Miguel whistled in tune with the music as Somodio worked.
“Miguel loves fight night,” Bryan Perez said. “He’s enjoying the moment.”
“Geale got a terrible handwrap,” Freddie announced. “I don’t think his guy knows how to wrap hands. The way he did it, there’s not much protection or strength.”
That led to Roach reminiscing about an oddity that occurred years ago when he was training Virgil Hill.
“I went in to watch the opponent getting his hands wrapped, and the guy who was wrapping had no idea what he was doing. Finally, the fighter said, ‘Freddie, will you wrap my hands?’ I said, ‘I can’t.
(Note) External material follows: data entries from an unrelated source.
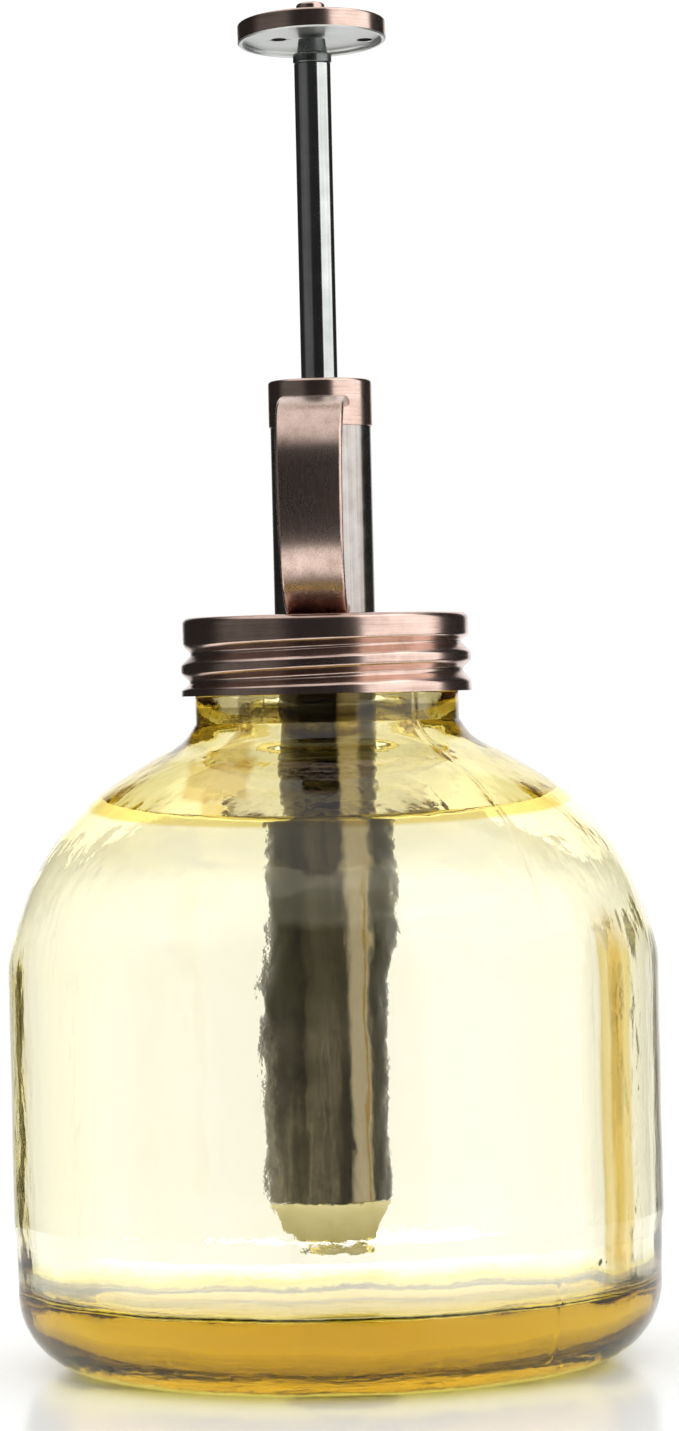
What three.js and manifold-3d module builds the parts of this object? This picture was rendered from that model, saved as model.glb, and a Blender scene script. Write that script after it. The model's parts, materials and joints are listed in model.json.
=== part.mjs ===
// Glass plant mister with a plunger pump: a faceted bottle holding water, a screw cap that
// carries the pump barrel, finger handle and nozzle, and a sprung plunger with a thumb button.
// Millimetres, +Z up. The origin is the centre of the bottle's base, the handle points to -Y
// and the nozzle to +Y.
import * as THREE from "three";
import { mergeVertices } from "three/addons/utils/BufferGeometryUtils.js";
import Module from "manifold-3d";

const wasm = await Module();
wasm.setup();

// ---------- driving dimensions ----------
const FIT = 0.06; // gap between faces that seat on each other
const RUN = 0.07; // radial running clearance of the rod and piston

// bottle
const FACETS = 15;
const FACET_PHASE = THREE.MathUtils.degToRad(20.3); // first corner, measured from -Y towards +X
const CORNER_BITE = 0.25; // the turned body before its facets are cut is this much wider
const BODY_R = 45.75; // to a facet corner
const FACET_TOP_Z = 56; // corners end here, where the dome begins
const HEEL_R = 12;
const HEEL_INSET = 0.3; // the heel's arc ends this far inside the turned body's side
const BASE_LAND_W = 4; // width of the flat ring that the bottle stands on
const PUSH_UP = 2.2; // hollow under the base
const SHOULDER_Z = 79.8;
const SHOULDER_R = 31.3;
const NECK_R = 18.3;
const NECK_Z = 89; // where the shoulder meets the neck ring
const NECK_RING_H = 3.5;
const FINISH_EDGE = 0.4; // rounding of the neck ring and of the mouth
const MOUTH_Z = 101.55;
const BORE_R = 12.7;
const FINISH_R = 16.1; // neck wall under the thread
const WALL = 2.3; // body wall at the middle of a facet
const FLOOR_Z = 10.4;
const FLOOR_CORNER_R = 7;

// screw thread of the neck and the cap
const PITCH = 4.233;
const THREAD_H = 1.1;
const THREAD_W = 2;
const THREAD_CREST_W = 0.9;
const THREAD_TURNS = 1.2;
const THREAD_PLAY = 0.25; // radial, crest to root
const THREAD_START_H = 2.8; // where the ridge starts above the neck ring
const THREAD_ROOT = 0.4; // sunk into the wall that carries the ridge
const THREAD_TIP = 0.25; // share of its full size that a ridge starts with
const THREAD_FADE = 0.1; // share of a ridge's length in which it grows to full size
const LINER_TURNS = 0.9;
const LINER_LEAD = 0.35; // turns from the start of the bottle's ridge to the cap's

// water
const WATER_Z = 74.5;
const WATER_GAP = 0.3;

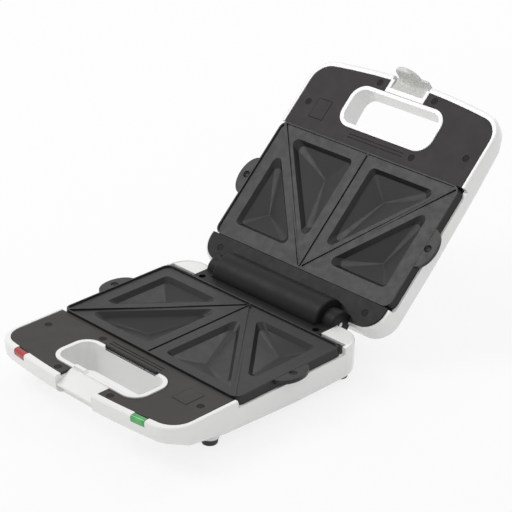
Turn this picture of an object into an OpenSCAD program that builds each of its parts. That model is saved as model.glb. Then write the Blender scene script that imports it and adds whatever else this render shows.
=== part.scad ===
// Sandwich toaster with a hinged lid, drawn open. Two triangular pocket plates face each other.
// Both halves are drawn in the same half frame: x to the right, y towards the hinge,
// z up out of the cooking face, with y = 0 at the plate's front rim and z = 0 at the plate's lip.
// The lid's half is turned over and swung about the hinge.

/* [Cooking plates] */
// Width of each plate over its lip
plate_w = 229; // [222:1:236]
// Depth of each plate from front lip to rear lip
plate_d = 132; // [128:1:138]
// Wall thickness of the cast plates
plate_wall = 3; // [2.4:0.1:3.4]
// Height of the thin lip and the divider ridges above the plate's flats
lip_tall = 1.5; // [1:0.1:2]
// Width of the lip and of the divider ridges
lip_w = 2.4; // [2:0.1:3]
// Depth of a toasting pocket at its centre below the flats
pocket_deep = 11; // [9:0.5:12]
// Depth of a pocket's steep wall
pocket_wall_deep = 5; // [4:0.5:6]
// How far a pocket's steep wall leans in
pocket_lean = 3.2; // [2:0.2:4]
// Flat between the plate's front and the front pockets
front_margin = 12; // [9:0.5:15]
// Flat between the plate's middle and the inner pockets
centre_margin = 12; // [9:0.5:15]
// Flat between the plate's rear or side and the outer pockets
outer_margin = 16; // [12:0.5:18]
// Flat between the diagonal and the pockets beside it
diagonal_margin = 7; // [5:0.5:9]
// Radius of a pocket's corners
pocket_tip = 5; // [3:0.5:7]
// Height of the plate's flared skirt
skirt_tall = 6.5; // [5:0.5:7.5]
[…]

You’re fighting my guy.’ He said, ‘Please!’ So I did it.”
At 9:50, Cotto lay down on a towel on the floor and Somodio began stretching him out.
Miguel shadow-boxed briefly.
Somodio gloved him up.
At 10:27, Miguel began hitting the pads with Roach; his first real physical exertion of the night. Four minutes later, they stopped.
At 10:40, a voice sounded: “Okay, guys.”
It was time to fight.
This was Cotto’s first fight at Barclays Center after having fought once at Yankee Stadium and nine times at Madison Square Garden.
Geale had a decided size advantage. One day earlier earlier, Miguel had weighed in at 153.6 pounds (under the junior-middleweight limit), while Daniel tipped the scales at 157. During the ensuing thirty hours, Geale had gained approximately twenty pounds. He weighed 182 in street clothes on fight night. But size was his only edge.
Cotto-Geale was a craftsman versus an ordinary fighter. It was clear from the start that Miguel was faster and the better boxer.
For the first three rounds, Cotto piled up points with his jab and scored points in addition to doing damage with hard hooks to the body. Thirty-two seconds into round four, a picture-perfect left hook up top smashed Geale to the canvas and left him on his back with his upper torso stretched beneath the bottom ring rope.
Daniel rose on unsteady legs at the count of nine and managed to stay upright for another thirty seconds before a barrage of punches punctuated by a short right hand deposited him on the floor for the second time.
Once again, he beat the count.
“Are you okay?” referee Harvey Dock asked.
Geale shook his head.
“No,” he said.
Dock appropriately stopped the fight.
There was joy in Cotto’s dressing room after the fight. It wasn’t that he’d beaten Geale as much as the way he beaten him that impressed.
“Miguel boxed very well tonight,” Roach said. “The angles were good. He got off first and went to the body a lot.” Freddie smiled. “It’s a lot easier when the fight happens the way you planned it.”
As for the future; Cotto isn’t one of the kids anymore. He’s much closer to the end of his ring career than the beginning.
“I said that I would be out of boxing by the time I am thirty,” Miguel noted recently.” I am thirty-four now.”
How many fights he has left will depend in large measure on how much punishment he takes in them and, to a lesser degree, how much each training camp takes out of him.
Meanwhile, June 6 was one more performance to be treasured. But in some ways, it was just another fight. Miguel showered and put on the same faded jeans, gray T-shirt, blue leather jacket, and loafers without socks that he’d worn earlier in the evening. He looked like a factory worker getting ready to go home after an honest night’s work.